DIANTE DA PORTA
Certamente, há substancial diferença
entre "abrir a porta" e "querer abrir a porta". No primeiro
caso, a ação pode se dar de modo mecânico ou involuntário, descolada de
qualquer desejo, a chave de nosso enigma dilacerante. No segundo caso, o desejo
é fator primordial para a ação, uma vez que supõe ânsia e satisfação. No
primeiro, a porta aberta é consequência; no segundo, é realização. Angústia
ausente, angústia presente. Num, o tempo não é sombra incontornável, é
contingência; noutro, o tempo tonifica a amargura.
A rotina, a repetição acarretam
movimentos desprovidos de escolha, de hesitação; nos jogam para a frente, no
rio do tempo cronológico. O dilema (por quê?, quando?, como?) nos atira ao
pântano do tempo interiorizado, matriz do desejo a ser ou não, violentado. O
homem em sua essência humana, onde o relógio não conta.
A enormidade do número de gestos
repetitivos e mecânicos da vida no trabalho embrutecedor (a maioria deles)
oblitera o pensamento e abre as comportas da fome por entretenimento e evasão
(consumo).
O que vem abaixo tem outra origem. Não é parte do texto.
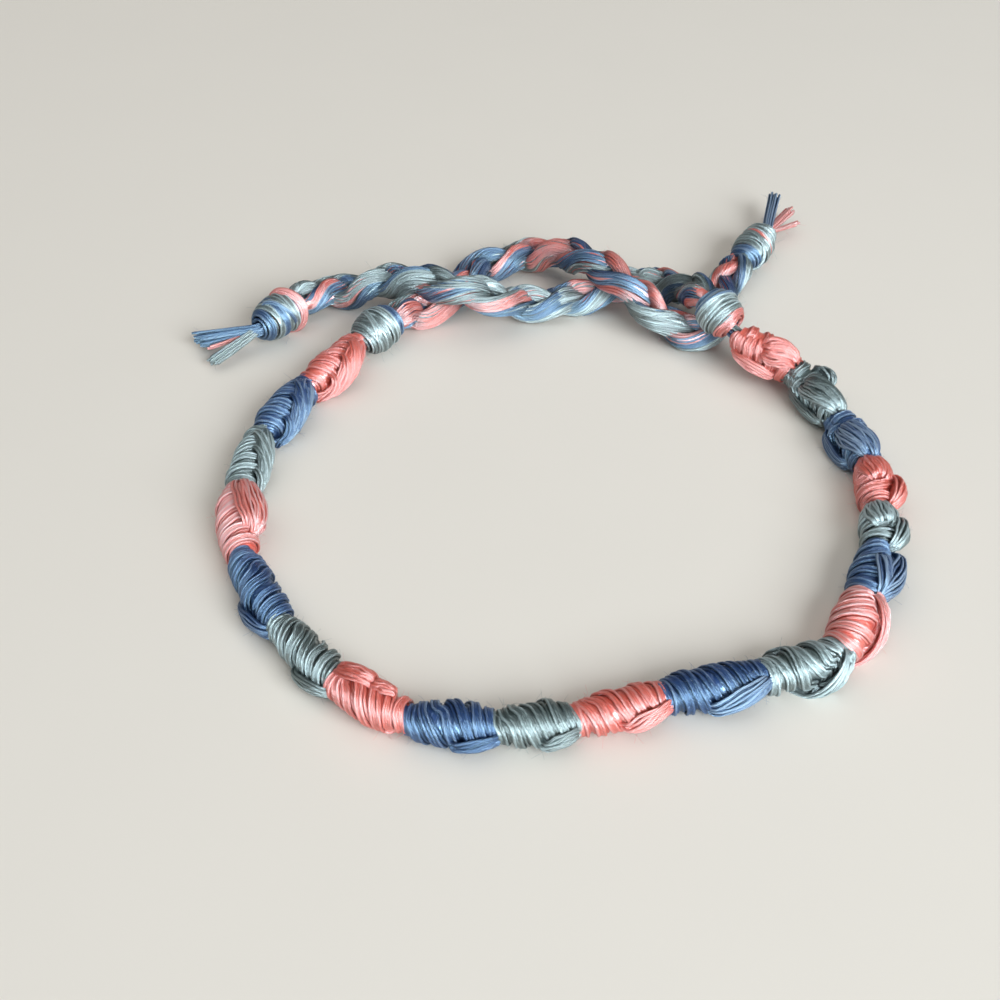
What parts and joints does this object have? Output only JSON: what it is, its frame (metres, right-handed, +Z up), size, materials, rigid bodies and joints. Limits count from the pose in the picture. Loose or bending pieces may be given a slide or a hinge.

O homem moderno, obcecado por saúde e boa qualidade de vida, tem, no
horizonte, repouso ou produtividade? Se empregado, o primeiro é um para si;
o segundo, um para outrem sobretudo. Aqui, cabe escolha como propalam
por aí?
Não foi Guimarães Rosa quem disse ser
a vida um "descuido prosseguido"? Troque "descuido" por
"dilema". Não vai adiantar nada. Nossa miséria não nos aguarda, ela é
presente e constante. Não fazemos escolhas, apostamos às cegas embora pareça
que não; para, no fim, perdermos sempre, na forma de cinzas ou sob sete palmos
de terra, quando nem mais somos. Basta sondar o acaso. Amém.